Recorded data ▸
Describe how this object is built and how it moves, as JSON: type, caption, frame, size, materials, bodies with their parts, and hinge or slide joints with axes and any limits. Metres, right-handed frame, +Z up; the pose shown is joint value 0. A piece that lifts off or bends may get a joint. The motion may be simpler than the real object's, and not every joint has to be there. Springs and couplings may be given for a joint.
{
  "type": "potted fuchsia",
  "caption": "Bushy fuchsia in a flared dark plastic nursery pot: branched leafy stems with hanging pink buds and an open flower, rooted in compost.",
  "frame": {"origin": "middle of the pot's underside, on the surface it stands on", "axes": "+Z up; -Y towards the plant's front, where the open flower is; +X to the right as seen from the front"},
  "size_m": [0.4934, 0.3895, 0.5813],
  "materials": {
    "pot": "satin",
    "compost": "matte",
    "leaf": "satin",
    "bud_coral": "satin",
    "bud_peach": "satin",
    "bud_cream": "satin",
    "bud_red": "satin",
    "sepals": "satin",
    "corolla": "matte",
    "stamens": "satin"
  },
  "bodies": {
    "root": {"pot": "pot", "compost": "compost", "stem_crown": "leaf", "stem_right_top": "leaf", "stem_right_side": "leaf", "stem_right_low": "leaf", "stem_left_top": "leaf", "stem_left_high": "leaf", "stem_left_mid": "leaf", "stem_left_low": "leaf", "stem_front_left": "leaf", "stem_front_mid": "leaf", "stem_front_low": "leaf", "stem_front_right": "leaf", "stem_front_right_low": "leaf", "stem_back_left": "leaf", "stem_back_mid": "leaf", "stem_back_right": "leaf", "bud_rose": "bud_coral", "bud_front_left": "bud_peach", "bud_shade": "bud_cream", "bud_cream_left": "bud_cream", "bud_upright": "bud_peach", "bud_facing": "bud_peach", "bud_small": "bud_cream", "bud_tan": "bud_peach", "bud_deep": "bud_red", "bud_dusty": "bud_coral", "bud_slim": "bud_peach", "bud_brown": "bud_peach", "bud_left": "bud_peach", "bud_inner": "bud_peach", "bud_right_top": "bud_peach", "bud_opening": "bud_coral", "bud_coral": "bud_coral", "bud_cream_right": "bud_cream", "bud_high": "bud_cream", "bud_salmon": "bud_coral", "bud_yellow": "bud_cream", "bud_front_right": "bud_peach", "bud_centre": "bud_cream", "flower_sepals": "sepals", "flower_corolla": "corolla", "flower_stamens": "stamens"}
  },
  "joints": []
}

Work instructions ▸ Restate the whole of the material exactly.

Task result ▸
Describe how this object is built and how it moves, as JSON: type, caption, frame, size, materials, bodies with their parts, and hinge or slide joints with axes and any limits. Metres, right-handed frame, +Z up; the pose shown is joint value 0. A piece that lifts off or bends may get a joint. The motion may be simpler than the real object's, and not every joint has to be there. Springs and couplings may be given for a joint.
{
  "type": "potted fuchsia",
  "caption": "Bushy fuchsia in a flared dark plastic nursery pot: branched leafy stems with hanging pink buds and an open flower, rooted in compost.",
  "frame": {"origin": "middle of the pot's underside, on the surface it stands on", "axes": "+Z up; -Y towards the plant's front, where the open flower is; +X to the right as seen from the front"},
  "size_m": [0.4934, 0.3895, 0.5813],
  "materials": {
    "pot": "satin",
    "compost": "matte",
    "leaf": "satin",
    "bud_coral": "satin",
    "bud_peach": "satin",
    "bud_cream": "satin",
    "bud_red": "satin",
    "sepals": "satin",
    "corolla": "matte",
    "stamens": "satin"
  },
  "bodies": {
    "root": {"pot": "pot", "compost": "compost", "stem_crown": "leaf", "stem_right_top": "leaf", "stem_right_side": "leaf", "stem_right_low": "leaf", "stem_left_top": "leaf", "stem_left_high": "leaf", "stem_left_mid": "leaf", "stem_left_low": "leaf", "stem_front_left": "leaf", "stem_front_mid": "leaf", "stem_front_low": "leaf", "stem_front_right": "leaf", "stem_front_right_low": "leaf", "stem_back_left": "leaf", "stem_back_mid": "leaf", "stem_back_right": "leaf", "bud_rose": "bud_coral", "bud_front_left": "bud_peach", "bud_shade": "bud_cream", "bud_cream_left": "bud_cream", "bud_upright": "bud_peach", "bud_facing": "bud_peach", "bud_small": "bud_cream", "bud_tan": "bud_peach", "bud_deep": "bud_red", "bud_dusty": "bud_coral", "bud_slim": "bud_peach", "bud_brown": "bud_peach", "bud_left": "bud_peach", "bud_inner": "bud_peach", "bud_right_top": "bud_peach", "bud_opening": "bud_coral", "bud_coral": "bud_coral", "bud_cream_right": "bud_cream", "bud_high": "bud_cream", "bud_salmon": "bud_coral", "bud_yellow": "bud_cream", "bud_front_right": "bud_peach", "bud_centre": "bud_cream", "flower_sepals": "sepals", "flower_corolla": "corolla", "flower_stamens": "stamens"}
  },
  "joints": []
}